Au milieu des années 1960, l’orchestre est rebaptisé Kèlètigui et ses Tambourinis. En 1967, lors du premier « Concert Guinéen », ils jouent en public une version de 60 minutes de Soundiata, l’épopée traditionnellement contée par les griots. C’est également le premier groupe guinéen à introduire dans un orchestre un orgue électronique, souvent remplacé par le balafon, instrument à bois d’Afrique de l’ouest proche d’un grand xylophone.

Homme-orchestre, touche à tout,  Maître Kèlètigui était un musicien hors pair, qui rivalisait avec les meilleurs saxos d’Afrique. Instrumentiste et arrangeur, ses partitions dans Sax Parade ou son intro dans le best Maderi ne laissent personne indifférent. Pour mesurer le talent de Maître Kèlètigui, je vais citer une américaine spécialiste de jazz qui dépeint en ces termes la personnalité musicale de Kèlètigui. Citation ‘’Kèlètigui Traoré est un saxophoniste ténor musclé qui cumule un large ton vocalisé vibrato avec un style attrayant lyrique improvisé. Kèlètigui maîtrise parfaitement la flûte cubaine, et a été le premier chef d’orchestre à utiliser le clavier dans la musique guinéenne en combinaison avec le balafon. Quel que soit l’instrument utilisé pour une chanson, les arrangements de Kèlètigui étaient frais et imaginatifs, mêlant instruments traditionnels, les rythmes et chansons avec le jazz et les musiques cubaine dans une parfaite harmonie musicale’’.

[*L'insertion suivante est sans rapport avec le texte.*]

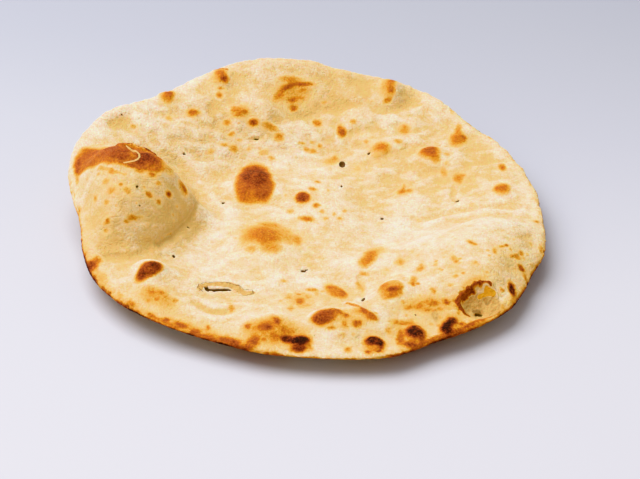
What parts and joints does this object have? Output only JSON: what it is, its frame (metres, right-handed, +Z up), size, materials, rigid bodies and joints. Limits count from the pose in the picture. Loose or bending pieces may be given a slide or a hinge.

La juxtaposition d’instruments souligne le solide ancrage de l’orchestre dans le concept d’authenticité. Dans le but de réhabiliter la musique guinéenne, ils fusionnent chansons traditionnelles locales et musique cubaine et jazz (des styles qui ne sont pas considérés comme occidentaux ou étrangers puisqu’à l’époque ils sont joués par des musiciens noirs, descendants africains). Les enregistrements Syliphone de l’orchestre leur vaut une renommée internationale et en 1971 on leur remet le prestigieux Grand Prix du Disque de l’Académie Charles-Cros pour leur 33 tours avec Kouyaté Sory Kandia. Seul Kèlètigui réussit à marier avec autant de mæstria les épopées des griots chantées par Kouyaté Sory Kandia et ses envolées vocales dans une formation d’orchestre. La tâche lui est toutefois rendue un peu moins ardue par la stature des musiciens du groupe.

Momo « Wendel » Soumah au saxophone, par exemple, est un atout de poids à lui seul, ses solos rappelant ceux des grands du jazz tels que John Coltrane et Cornette Coleman. Les cuivres de l’orchestre, qui vont jusqu’à compter sept musiciens, un record en Guinée, sont les meilleurs du pays. Et on ne peut oublier Linke Condé à la guitare solo, l’un des meilleurs solistes avec Sékou « Diamond Fingers » Diabaté et son cousin Sékou « Le Docteur » Diabaté. Kèlètigui et ses Tambourinis sont les ambassadeurs de la musique guinéenne et une référence pour presque toute une génération. Ils parcourent le monde, ce qui, dans les années 1970, veut dire Berlin, Cuba, Moscou et bien d’autres destinations en Afrique.